Unmet vision care needs were found to be highest in southern states, with non-Hispanic Black children more likely to report this discrepancy than their non-Hispanic white counterparts. Click image to enlarge.
Health disparities are seen across health care, and it’s becoming more important to identify socioeconomic factors at work in addition to quantifying the extent of the differences. In a recent study, researchers explored the racial disparities in vision access and eye health in children using the National Survey of Children’s Health (NSCH) in the United States by measuring differences in unmet vision care needs and reported vision impairment and found that unmet vision care was the highest in southern states.
Data from 2016 through 2020 was analyzed and included 174,551 completed surveys. The authors took into account socioeconomic status using household income level and insurance status. Income was measured as a percentage of the federal poverty level and categorized as low or high socioeconomic status while insurance was categorized as either insured or not insured. Additional variables included age in three categories (0-5, 6-11 and 12-17), sex (male or female) and state of residence.

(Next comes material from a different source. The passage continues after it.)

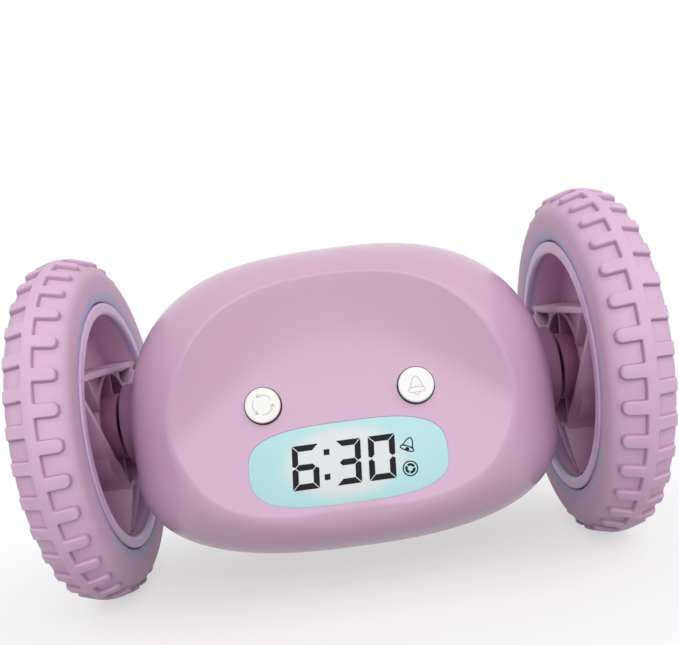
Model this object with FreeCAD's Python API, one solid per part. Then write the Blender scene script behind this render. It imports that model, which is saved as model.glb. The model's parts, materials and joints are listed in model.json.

Unmet vision care need was found to be highest in Georgia, Wyoming, Texas and Arkansas, with the lowest rates (i.e., best access) clustered in the Northeast. Rates of vision impairment were highest in a cluster of states in the south, including Louisiana, Alabama, Mississippi and Arkansas. In those between the ages of six and 11, Hispanic children were significantly more likely to report both unmet vision care needs and vision impairment than White children. In children between the ages of 12 and 17, non-Hispanic Black individuals were significantly more likely to report unmet vision needs, while Hispanic children were again more likely to report vision impairment.
“We found that non-Hispanic Black children within both the lowest and highest household income levels were significantly more likely to report unmet vision needs compared with their non-Hispanic white counterparts. Hispanic children were more likely to report vision impairment again in both the lowest and highest income categories compared with non-Hispanic white children,” the authors wrote in their paper.
The authors concluded that clustering of unmet vision care and impairment in southern states needs further investigation due to rural areas facing challenges when it comes to accessing health care, including limited access to medical facilities, fewer medical professionals, lower Medicaid reimbursement and higher poverty rates.
“All of these factors can combine to create additional barriers to accessing eye care and ultimately lead to worse outcomes, particularly for children,” the authors concluded. “The findings presented in this work add to the growing body of literature on disparities in vision health and eye care, providing key data to inform targeted and actionable plans to improve vision health for our children now and in the future.”
Chauhan MZ, Elhusseiny AM, Rook BS, et al. Socioeconomic and racial disparities in vision care access and impairment among U.S. children. Ophthalmology. February 16, 2023. [Epub ahead of print].